Just like Walsh, JE Dunn has developed network architecture to isolate rogue IoT devices and segment its overall network. Unruh said JE Dunn’s network security department knows it can’t keep up with every device put on the market that might make it onto a site, but they can be ready for if and when a device does get compromised, “that you can’t get anywhere with it and there’s nothing you can do with it,” effectively isolating the device.

He also said the company has been able to automate much of the monitoring of its network by writing custom scripts in languages such as Python and PowerShell that interface with JE Dunn’s network admission control. These scripts can  assess and respond to vulnerabilities as they crop up, freeing up the valuable time of network engineers.
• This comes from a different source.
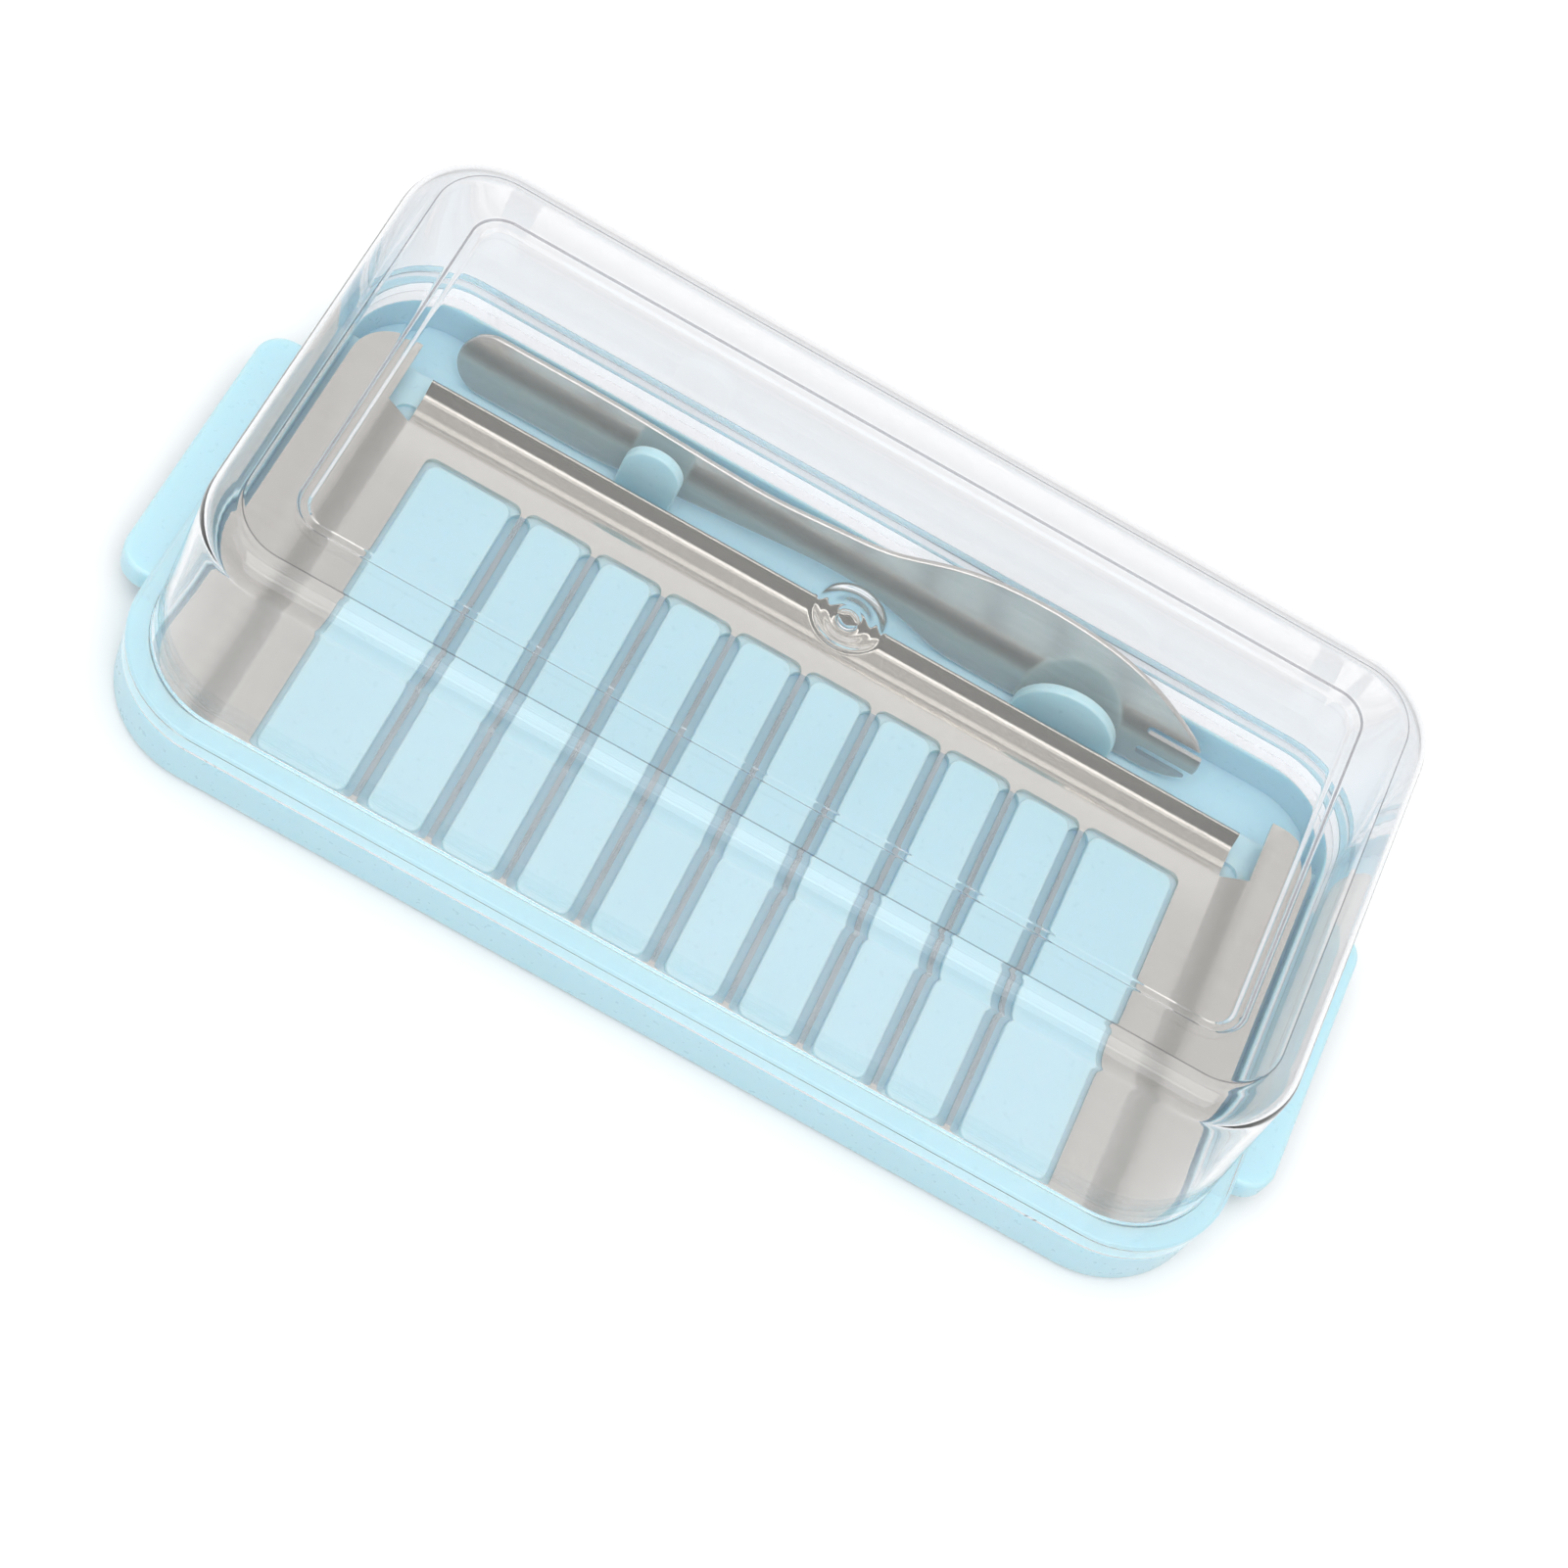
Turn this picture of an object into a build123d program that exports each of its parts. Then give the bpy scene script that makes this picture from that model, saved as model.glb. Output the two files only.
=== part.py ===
"""Butter box with a slicing frame and a butter knife, in millimetres.

The origin is the centre of the foot on the table, +X runs along the box, +Y points to the
knife trough at the back and +Z is up. Four real pieces are modelled: the light-blue tray,
the clear lid, the steel slicing frame with its nine blades, and the steel butter knife.
"""

import os
from math import cos, radians, sin, tan

from build123d import *

# Slice pitch: a 250 g block, about 120 mm long, is cut into ten slices. The two end slices
# of the window are a little wider than the others.
blade_count = 9
blade_pitch = 12.0
end_slice_extra = 4.7
window_depth = 57.6
window_corner_radius = 1.6

# Slicing frame: one steel sheet with a window, a back rail and two raised wings.
sheet = 0.8
blade_width = 0.9
front_rail_width = 1.7
end_rail_width = 5.3
step_run = 4.0
step_rise = 2.8
step_bend_radius = 1.5
step_lap = 2.0
wing_width = 8.7
wing_to_back_rim = 9.8
wing_back_radius = 7.0
blade_root_radius = 1.6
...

Unruh said the scripts can send employees who connected a now-isolated device articles and training courses about how to properly set them up, rather than requiring a in-person meeting or IT intervention to make the device usable.

“When something’s isolated, the script can make those necessary changes for the engineer, in many cases, and we do that today in a lot of areas,” Unruh says. “Certainly, we’re not perfect. There’s a lot of opportunity for us to become more productive or to make our network more productive, but that’s definitely the road that we’re going down, and that’s the way that we see that we’re going to be able to overcome all these devices getting on the network and ensuring that they remain secure.”